The graffiti mural in Monmouth, IL
The graffiti mural in Monmouth, IL

“They were a scary lot at first,” she says, with their tattoos, piercings, dyed hair and tattered clothes. “But, you had to look past that.” She says she learned some of the half-dozen aerosol artists lived on the streets, going from couch to couch, sometimes sleeping in ATM machine enclosures. 

“I don’t think many people believe this kind of thing happens, especially to children, in small towns.”

However, as the teens’ art developed and their mural grew to completion, they grew and matured, too. High school dropouts went back to school to get a degree. They got jobs and moved into homes of their own.

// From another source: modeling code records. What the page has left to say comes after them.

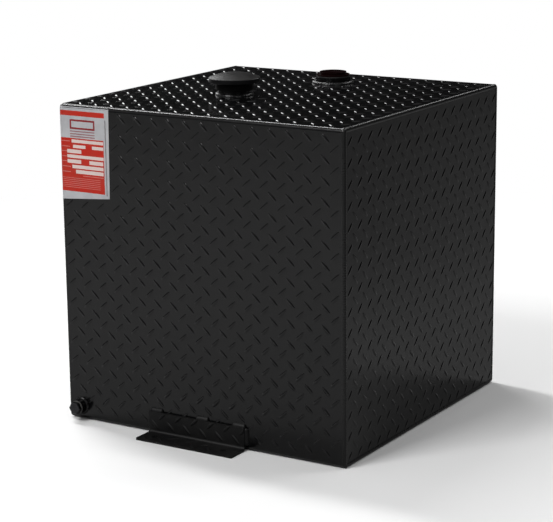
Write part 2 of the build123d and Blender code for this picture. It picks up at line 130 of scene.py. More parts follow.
# %% The class that wraps a socket
class Wire:
    """An output socket. Operators on it add Math nodes and give a new Wire.

    One without a socket stands for the whole tree, and only adds nodes.
    """

    def __init__(self, tree, socket=None):
        self.tree = tree
        self.socket = socket

    def node(self, kind, settings=None, inputs=None, output=0):
        """Add any node: its settings first, then the values or wires of its sockets."""
        made = self.tree.nodes.new(kind)
        for name, value in (settings or {}).items():
            if name == "stops":
                ramp = made.color_ramp.elements
                while len(ramp) < len(value):
                    ramp.new(0.5)
                for element, (position, tint) in zip(ramp, value):
                    element.position = position
                    element.color = tint
            else:
                setattr(made, name, value)
        for key, value in (inputs or {}).items():
            if isinstance(value, Wire):
                self.tree.links.new(value.socket, made.inputs[key])
            else:
                made.inputs[key].default_value = value
        return Wire(self.tree, made.outputs[output])

    def math(self, operation, first, second):
        return self.node("ShaderNodeMath", {"operation": operation}, {0: first, 1: second})

    def __add__(self, other):
        return self.math("ADD", self, other)

    __radd__ = __add__

    def __sub__(self, other):
        return self.math("SUBTRACT", self, other)

    def __rsub__(self, other):
        return self.math("SUBTRACT", other, self)

    def __mul__(self, other):
        return self.math("MULTIPLY", self, other)

    __rmul__ = __mul__

    def __gt__(self, other):
        return self.math("GREATER_THAN", self, other)

    def __lt__(self, other):
        return self.math("LESS_THAN", self, other)

    def largest(self, other):
        return self.math("MAXIMUM", self, other)

    def ramp(self, low, high):
        """0 below low, 1 above high, smooth between."""
        return self.node(
            "ShaderNodeMapRange",
            {"interpolation_type": "SMOOTHSTEP"},
            {"Value": self, "From Min": low, "From Max": high},
        )

    def between(self, low, high):
        """1 between low and high, and 0 elsewhere."""
        return (self > low) * (self < high)

    def mix(self, first, second):
        """A colour between two, by this value."""
        return self.node(
            "ShaderNodeMix", {"data_type": "RGBA"}, {"Factor": self, "A": first, "B": second}, "Result"
        )

    def place(self):
        """The point on the object, in metres, in the frame's axes."""
        return self.node("ShaderNodeTexCoord", None, None, "Object")

    def noise(self, scale, detail, where=None):
        """Soft noise that is 0.5 on average, with its features 1 / scale metres apart."""
        sockets = {"Vector": where or self.place(), "Scale": scale, "Detail": detail}
        return self.node("ShaderNodeTexNoise", None, sockets)

    def split(self):
        """The X, Y and Z of a vector."""
        splitter = self.node("ShaderNodeSeparateXYZ", None, {0: self}).socket.node
        return [Wire(self.tree, part) for part in splitter.outputs]

    def facing_up(self, from_slope):
        """1 where the surface looks straight up, and 0 where its normal's Z is under from_slope."""
        return self.node("ShaderNodeNewGeometry", None, None, "Normal").split()[2].ramp(from_slope, 1.0)

    def bump(self, height, distance, strength):
        """Normals for a height from 0 to 1 that stands distance metres high."""
        return self.node(
            "ShaderNodeBump", None, {"Height": height, "Distance": distance, "Strength": strength}
        )


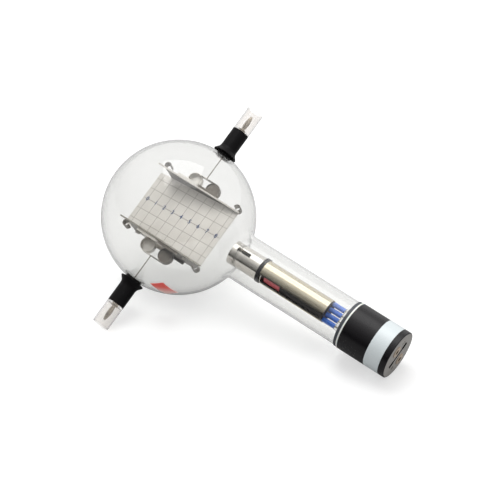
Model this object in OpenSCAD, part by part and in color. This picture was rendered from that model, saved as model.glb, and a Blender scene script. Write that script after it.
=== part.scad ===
// Electron deflection tube: an evacuated glass bulb with a long neck. An electron gun in the neck
// fires a flat beam between two plates in the bulb, along a mica screen that stands 15 degrees
// across the beam and is ruled in centimetre squares. Each plate is fed by a rod through a glass
// side arm under a black boss, with a 4 mm plug in a clear push-on sleeve. The neck ends in a
// black cap with two 4 mm sockets.
// Pieces are drawn about the bulb's centre, with the neck along +X, the arms along Y and the
// ruled side of the screen towards +Z, then laid on the bench as a loose tube comes to rest:
// on the bulb, the rim of the cap and the rim of one sleeve.

/* [Glass] */
// Outside diameter of the bulb
bulb_d = 130; // [126:1:150]
// Thickness of the bulb's glass
bulb_wall = 1.6; // [1.2:0.1:2.4]
// How far the blown bulb's hollow lies off centre, which makes the near side heavier
bulb_uneven = 0.2; // [0:0.05:0.3]
// Outside diameter of the neck
neck_d = 40; // [36:0.5:44]
// Thickness of the neck's glass
neck_wall = 1.8; // [1.2:0.1:2.4]
// Length of the neck from the bulb's outer surface to its end in the cap
neck_l = 122; // [116:1:140]
// Radius of the hollow curve where the neck leaves the bulb
shoulder_r = 9; // [5:0.5:14]
// Outside diameter of the short glass arms
arm_d = 9; // [8:0.5:10]
// Thickness of the arms' glass
arm_wall = 1.5; // [1:0.1:2]
// Length of the glass arms beyond the bulb
arm_l = 8; // [6:0.5:10]

/* [Side arms] */
// Diameter of the black bosses
boss_d = 15; // [14:0.5:18]
// Length of a boss from the bulb's surface to its flat end
boss_l = 25; // [22:0.5:32]
// Diameter of a boss's flared skirt
skirt_d = 21.6; // [19:0.2:24]
// Diameter of the plate rods that pass through the glass
rod_d = 1; // [0.8:0.1:1.5]
// Length of a plug beyond its boss
plug_l = 16.5; // [14:0.5:18]
// Largest diameter of a plug's sprung leaves
plug_d = 4.2; // [3.8:0.1:4.4]
// Outside diameter of the clear sleeves
sleeve_d = 14.8; // [13.6:0.2:16]
// Wall of the clear sleeves
sleeve_wall = 1.1; // [0.8:0.1:1.5]
// Length of the clear sleeves
sleeve_l = 21; // [19:0.5:26]

/* [Plates and screen] */
// Gap between the two deflection plates
plate_gap = 54; // [48:1:56]
// Width of the plates across the beam
plate_w = 28; // [22:1:32]
// Distance from the bulb's centre to the plates' far end
plate_far = 30; // [28:1:33]
// Distance from the bulb's centre to the plates' gun end
plate_near = 42; // [38:0.5:43]
// Thickness of the plates' sheet metal
plate_t = 0.5; // [0.4:0.1:0.8]
// Outer radius of the rolled ends of the plates
curl_r = 3; // [2:0.1:3.2]
// Width of the rolled tab at each end of a deflection plate
roll_w = 8; // [5:0.5:12]
// How far the plate's rear corner by the gun is cut back
corner_cut = 9; // [4:0.5:12]
// Length of the mica screen
screen_l = 90; // [84:1:92]
// Shift of the screen towards the gun
screen_shift = 2; // [1:0.5:3]
// Thickness of the mica screen
screen_t = 0.3; // [0.2:0.1:0.5]
// Angle of the screen to the beam
screen_tilt = 15; // [10:0.5:18]
// Outer radius of the round lobes on the plates' brackets
lobe_r = 6.3; // [5:0.1:6.5]
// Length of a bracket's channel along the plate
saddle_l = 42; // [38:1:44]

/* [Patch] */
// Width of the red patch on the bulb
patch_w = 13; // [8:1:16]
// Length of the red patch on the bulb
patch_l = 22; // [12:1:24]

/* [Gun] */
// Outside diameter of the gun's metal cans
can_d = 20.5; // [19:0.5:24]
// Thickness of the cans' sheet metal
can_t = 0.5; // [0.4:0.1:0.8]
// Length of the anode can
anode_l = 30.5; // [28:0.5:38]
// Length of the cathode can
cathode_l = 65.2; // [60:0.2:68]
// Width of the slit in the anode can's end
slit_w = 1.2; // [0.6:0.1:2]
// Length of the slit in the anode can's end
slit_l = 10; // [6:0.5:14]
// Width of the window in the side of the anode can
window_w = 3.4; // [2:0.2:5]
// Length of the window in the side of the anode can
window_l = 13; // [8:0.5:18]
// Distance from the end of the neck back to the rear of the gun
gun_back = 33; // [30:0.5:38]
// Angle of the open seam in the cathode can
seam_open = 56; // [30:1:80]
// Outside diameter of the dark tube inside the cathode can
heater_d = 16.5; // [14:0.5:17]

/* [Cap] */
// Outside diameter of the cap
cap_d = 42; // [41.5:0.5:48]
// Length of the cap
cap_l = 45; // [40:1:60]
// Length of neck that the cap covers
cap_overlap = 10; // [8:1:14]
// Width of the pale label band
label_w = 14; // [8:1:18]
// Distance between the two sockets
socket_pitch = 19; // [17:0.5:22]
// Bore of the sockets, for 4 mm plugs
socket_bore = 4; // [3.8:0.1:4.2]
// Depth of the sockets' bores
socket_depth = 14; // [10:1:16]
// Thickness of the end plate
end_t = 3; // [2:0.5:5]

/* [Hidden] */
$fn = 64;

// Clearance round a metal piece that is sealed in glass, and between glass pieces
seal_gap = 0.02;
// Clearance between pressed and screwed pieces
fit_gap = 0.05;
// Clearance between a sleeve's end and the boss it is pushed up to
stop_gap = 0.3;

bulb_r = bulb_d / 2;
hollow_r = bulb_r - bulb_wall;
neck_r = neck_d / 2;
neck_in_r = neck_r - neck_wall;
neck_end = bulb_r + neck_l;
arm_r = arm_d / 2;
arm_end = bulb_r + arm_l;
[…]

The story of the Monmouth graffiti artists was told in a segment of the PBS show Arts Across Illinois, underwritten by the Illinois Arts Council. The center has a link to it on its website: bcaarts.org.

Last summer, one of the original muralists, Bobby Hall, was scheduled to teach graffiti classes at the center. However, Twomey says, the space given to them for a new mural was in the country and not enough people signed up. She says she’ll try again but will have the classes in the center.

And the graffiti on public spaces?

“It’s virtually nonexistent at this point,” says Twomey. “It seems once you legitimize something, the thrill of doing it gets diminished.”